The biggest failing of the evening by far was in fact the cowardice of the other panel members to challenge the overwhelming consensus on immigration, that it has been both uncontrolled and to the detriment of the country. This cowardice is centred on the view that on this point, the BNP actually has the upper hand, and indeed, the moral authority. Jack Straw, questioned on whether Labour's policies had helped the BNP, which they undoubtedly have, not so much on immigration but on the complete abandonment of their former base in favour of the mythical "centre" ground and aspirational middle class, simply prevaricated and waffled. Sayeedi Warsi advocated the equally unrealistic Tory policy of a cap and Chris Huhne brought up the old red herring of Labour's prediction of how many would come when the eastern European countries joined the EU, without mentioning that was an estimate based on the other EU states also opening their borders, when only ourselves, Ireland and Sweden did, without offering an real alternative to Labour's policy except the empty promise of "counting people out". How can you even begin to challenge the BNP when you won't even make the case for a policy which has been to the vast benefit of the country as a whole?
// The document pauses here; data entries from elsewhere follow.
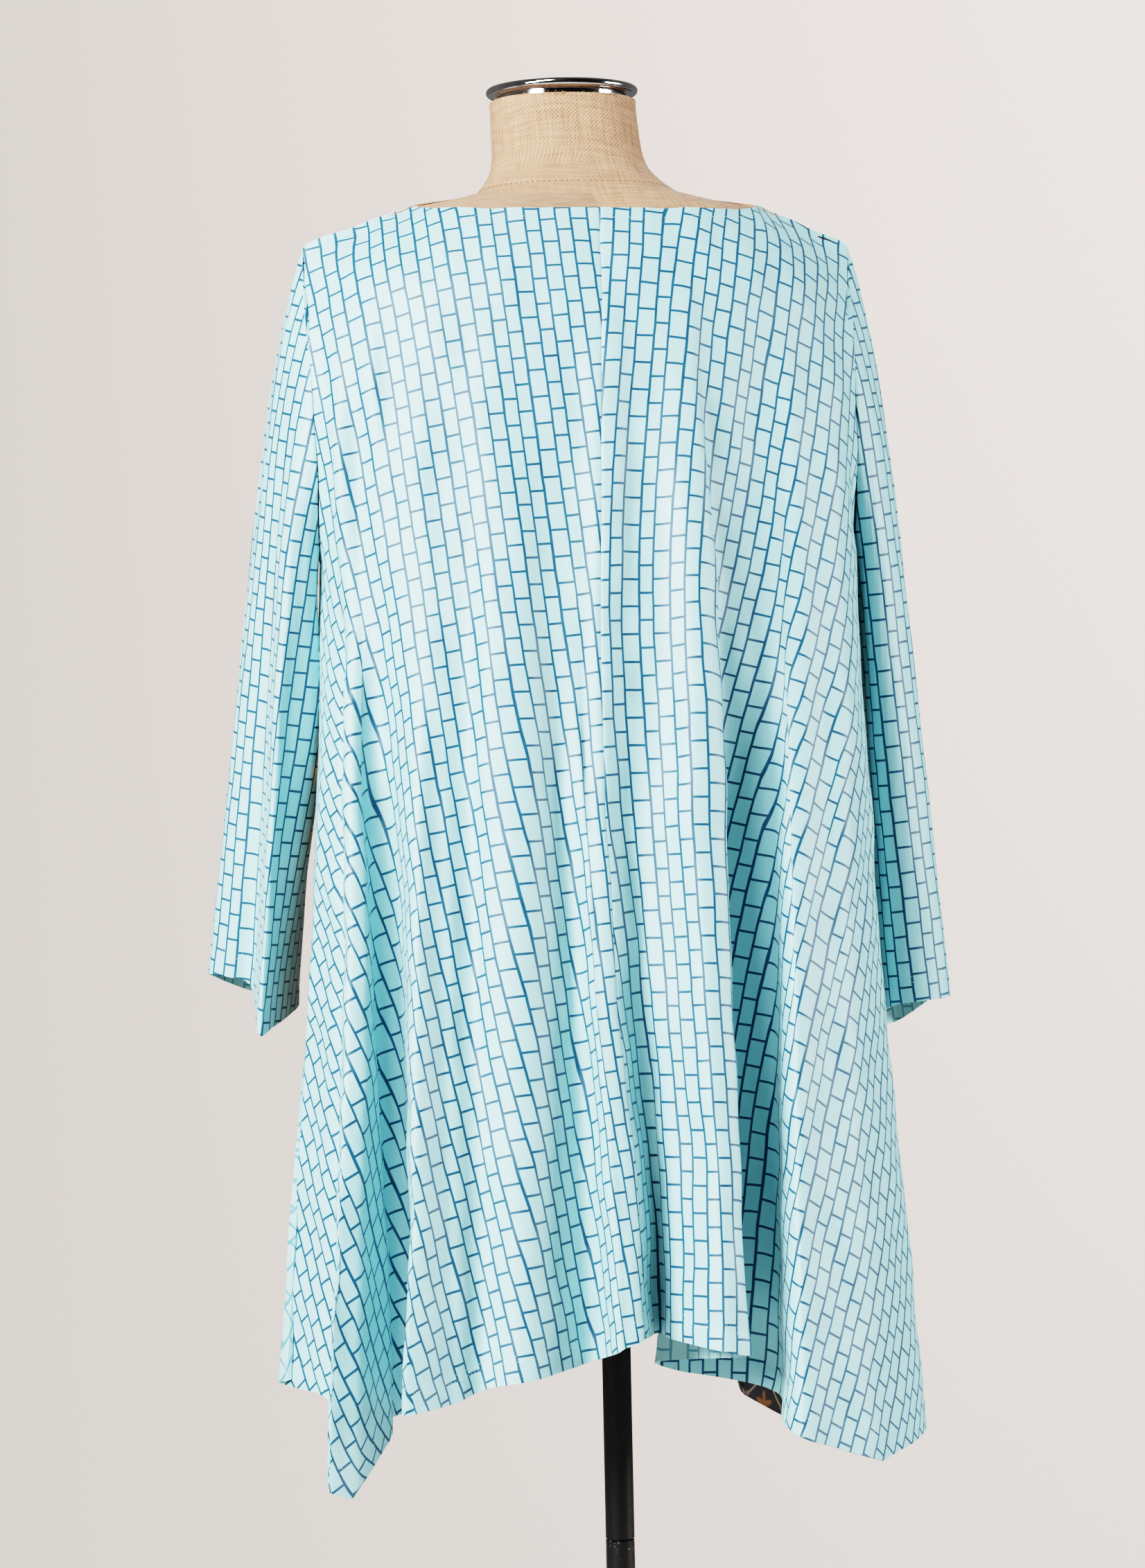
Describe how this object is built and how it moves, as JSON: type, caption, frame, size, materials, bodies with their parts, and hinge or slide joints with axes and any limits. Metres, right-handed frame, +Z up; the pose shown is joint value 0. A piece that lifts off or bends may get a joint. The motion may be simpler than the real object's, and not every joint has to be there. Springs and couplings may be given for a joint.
{
  "type": "tunic top on dress form",
  "caption": "Loose printed jersey tunic with wide sleeves, boat neck and pointed side hems, worn by a linen-covered limbless dress form on a pole with a round base.",
  "frame": {"origin": "on the floor, at the middle of the base's underside, under the pole", "axes": "+Z up along the pole, +Y towards the garment's front, +X towards the wearer's right"},
  "size_m": [0.5779, 0.3877, 1.5343],
  "materials": {
    "tunic_print": "smooth printed jersey, pale aqua with fine teal bricks",
    "front_print": "smooth printed jersey, near black with a cream lattice and small flowers",
    "form_linen": "plain-woven natural linen, matt",
    "cap_chrome": "polished",
    "pole_black": "satin black with small chips",
    "base_black": "satin black"
  },
  "bodies": {
    "root": {"back_left": "tunic_print", "back_right": "tunic_print", "front": "front_print", "sleeve_left": "tunic_print", "sleeve_right": "tunic_print", "form_torso": "form_linen", "neck_cap": "cap_chrome", "pole_upper": "pole_black", "pole_lower": "pole_black", "base": "base_black"}
  },
  "joints": []
}
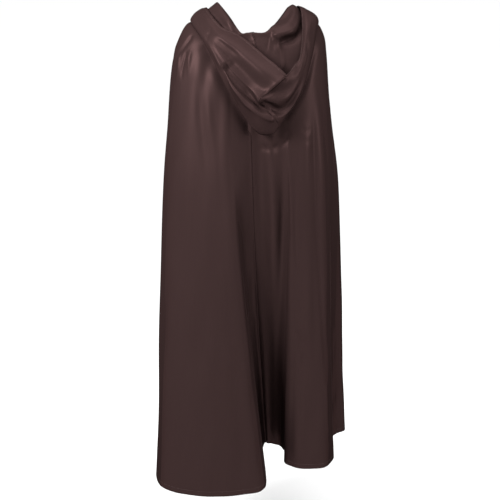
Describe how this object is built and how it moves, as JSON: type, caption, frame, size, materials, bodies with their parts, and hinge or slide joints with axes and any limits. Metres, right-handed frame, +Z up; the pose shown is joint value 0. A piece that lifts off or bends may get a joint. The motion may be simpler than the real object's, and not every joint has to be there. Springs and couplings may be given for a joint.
{
  "type": "hooded cloak",
  "caption": "Full-length satin hooded cloak hanging as if worn, hood thrown back in a folded cowl, deep soft folds down the back and an uneven curved hem.",
  "frame": {"origin": "middle of the neck opening, at the height where the cloth lies on the shoulders beside the neck", "axes": "+X to the wearer's left, +Y to the wearer's back, +Z up; the front faces -Y"},
  "size_m": [0.6165, 0.4767, 1.4293],
  "materials": {
    "satin": "dark brown satin with a soft sheen"
  },
  "bodies": {
    "root": {"cloak_back_left": "satin", "cloak_back_right": "satin", "cloak_front_left": "satin", "cloak_front_right": "satin", "hood_left": "satin", "hood_right": "satin"}
  },
  "joints": []
}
Apart from Griffin, it was Jack Straw who looked out of his depth. His claim that the BNP was different from the other political parties because they all had a "moral compass" while the BNP didn't was fatuousness at its finest, leading Griffin to score his only real point of the evening. How could Jack Straw claim to have a moral compass when he indirectly had the blood of 800,000 Iraqis on his hands? There was no answer to that, and the audience was also sheepishly quiet as he made it. Even stopped clocks are right twice a day, but it also underlined how Labour has still yet to have its real day of reckoning for some of the things that it has done.

At worst, the spectacle was the bear-baiting some have described it as. At its best, it was a show that will have done nothing to alter the views of absolutely anyone. Those already sympathetic towards the BNP will hardly have been put off, and may well have felt sympathy for the way Griffin was barracked. Those on the opposite side should perhaps be worried about just that, and how despite coming off badly, Griffin was hardly given anything resembling a knock-out blow. This is certainly not Weimar Germany, and Griffin is certainly not a Fuhrer in waiting, and while we shouldn't keep ourselves awake at night about the BNP's support, it still remains an indictment of our politics that Griffin should have achieved the votes necessary to make his appearance on our televisions a requirement of the BBC's "impartiality".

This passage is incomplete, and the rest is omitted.